2. The constant, linear and quadratic terms in the two equations in (5) should agree; that is,

\[z(x(t)) = z_R(x(t))\ ; \ \ z'(x(t)) = z_R'(x(t))\ ; z''(x(t)) = z_R''(x(t))\]

This is enough to determine the radius R of the circle. We will not derive this here; the answer is

\[R = \frac{\left(1 + (z'(x(t)))^2\right)^{3/2}}{z''(x(t))}\]

We can then consider infinitesimal motion away from \((x(t), z(x(t)))\) as infinitesimal motion on a circle of radius \(R\). For a velocity \(\dot{\vec x}(t)\), this requires a centripetal force \({\vec F} = {\hat n} \frac{m \dot{\vec x}^2}{R}\). This will be the sum of the normal force and the component of the gravitational force perpendicular to the curve at \((x(t), z(x(t)))\). If the normal force is \({\vec N} = N {\hat n}\), and \(\theta\) is the angle of \({\hat n}\) from the \(z\)-axis, this means

\[N - m g \cos\theta = \frac{m \dot{\vec x}^2}{R} \]

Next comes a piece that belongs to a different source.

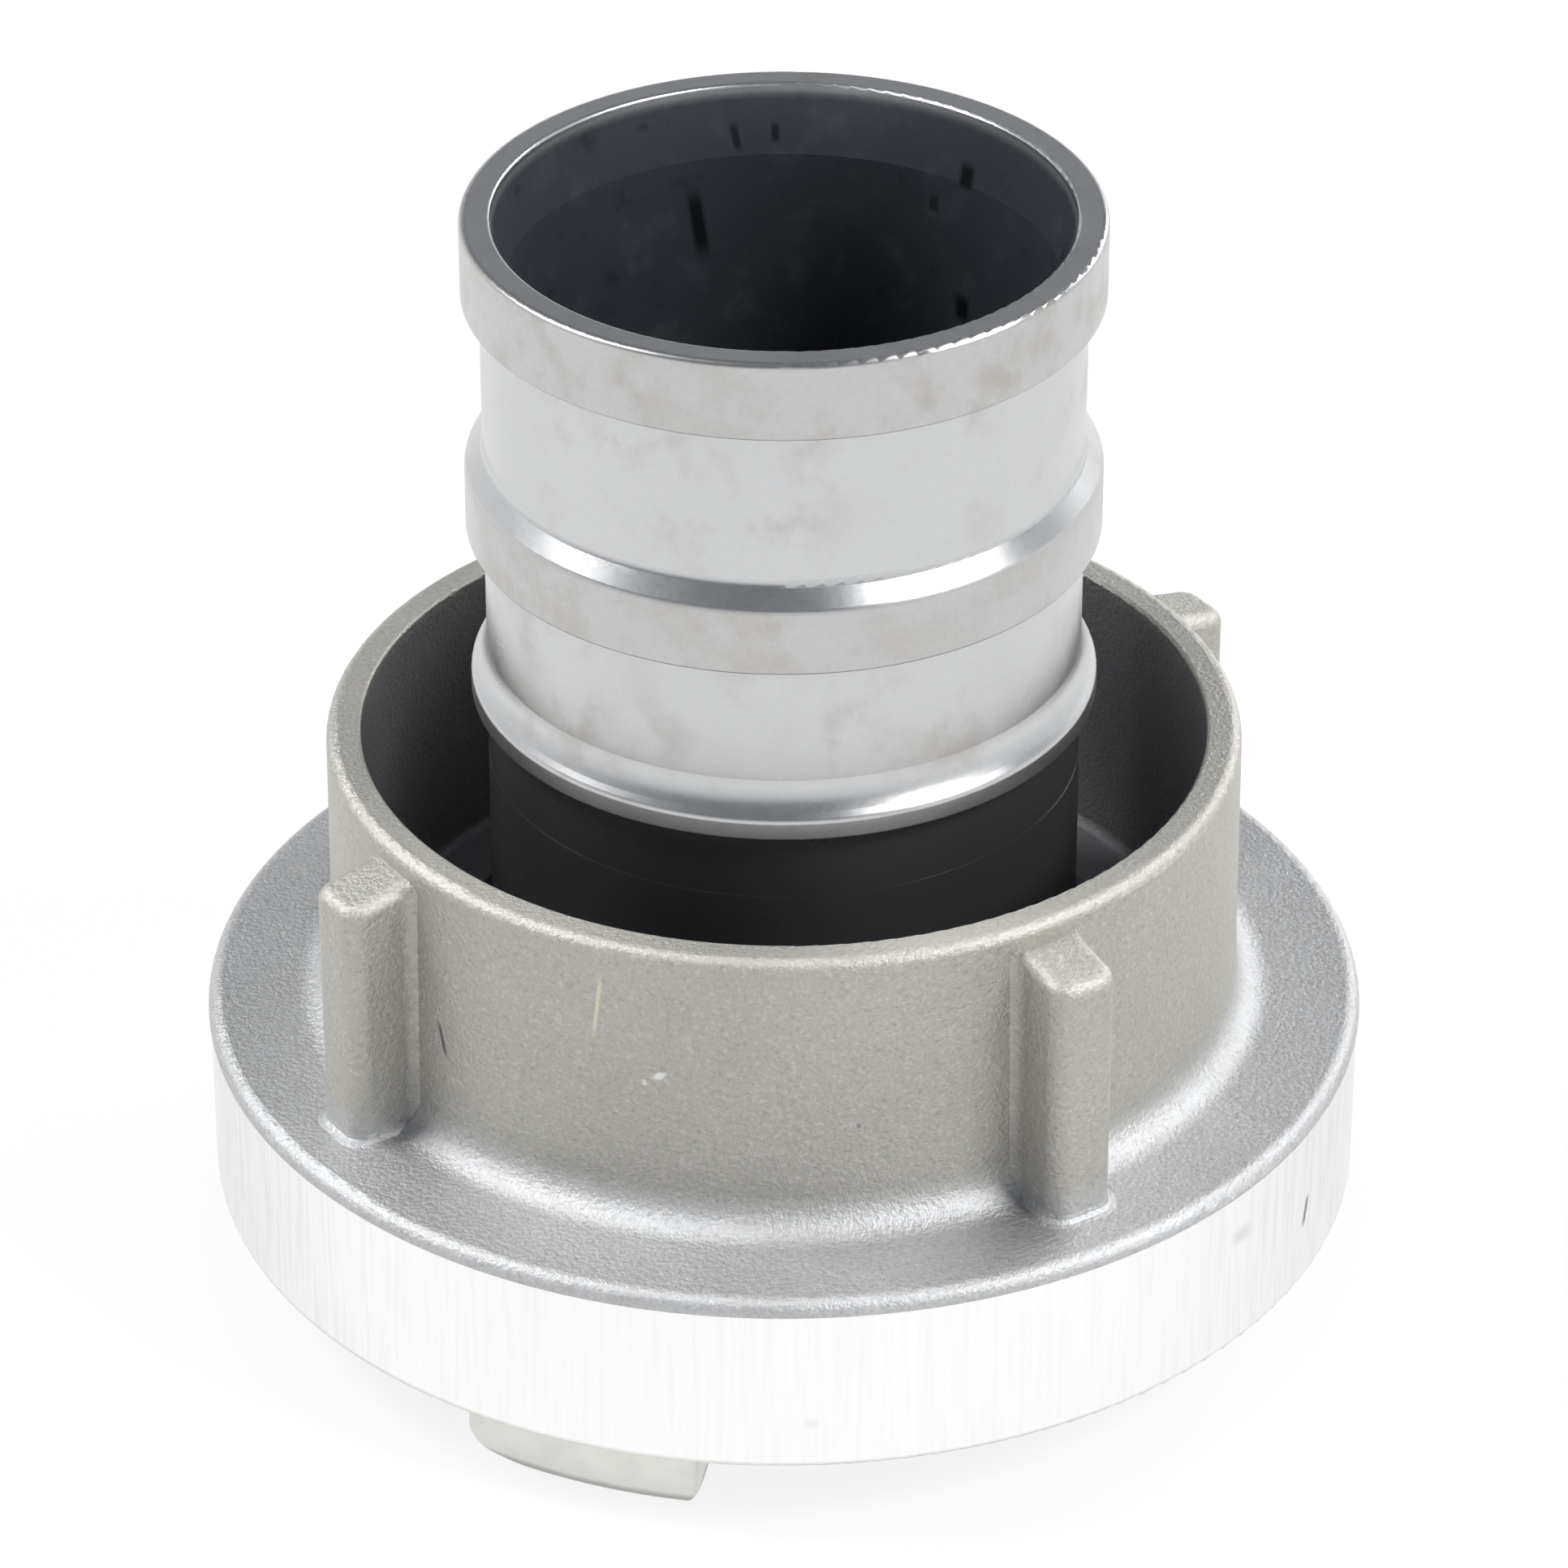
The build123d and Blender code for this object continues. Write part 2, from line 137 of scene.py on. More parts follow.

Now it should be clear from the figure above that \(z'(x) = \tan\theta\), so that

\[\cos\theta = \frac{1}{\sqrt{1 + (z')^2}}\]

Furthermore, using the chain rule for motion along the wire,

\[\dot{z} = \dot{x} z'(x) = \dot{x}\tan\theta\]

Using

\[\begin{split}\begin{align} \dot{\vec x}^2 & = \dot{x}^2 \dot{z}^2 \\ & = \dot{x}^2\left(1 + (z')^2\right)\\ & = \dot{x}^2\left(1 + \tan^2\theta\right) = \frac{\dot{x}^2}{\cos^2\theta} \end{align}\end{split}\]

We find

\[\begin{split}\begin{align} N & = mg \cos\theta + \frac{m \dot{x}^2 z''}{\left(1 + (z')^2\right)^{3/2}\cos^2\theta}\\ & = \frac{m g + m \dot{x}^2 z''(x)}{\sqrt{1+ (z')^2}} \end{align}\end{split}\]

In the end, the only force in the \(x\) direction is the horizontal component of the normal force,

\[N_x = |N| \sin\theta = - |N|\frac{z'}{\sqrt{1 + (z')^2}}\]

Note the minus sign; you can see from the pifcture that the force in the x direction is positive if the slope of teh bead is negative. We end up with:

\[m \ddot{x} = N_x = \frac{m g z' - m \dot{x}^2 z' z''}{1 + (z')^2}\]

Note that the total force depends on the velocity \(\dot{x}\) as well as the position.

This is quite complicated! It turns out there is a much easier way to impose constraints, which will become apparent once we introduce the Lagrangian formulation of classical mechanics.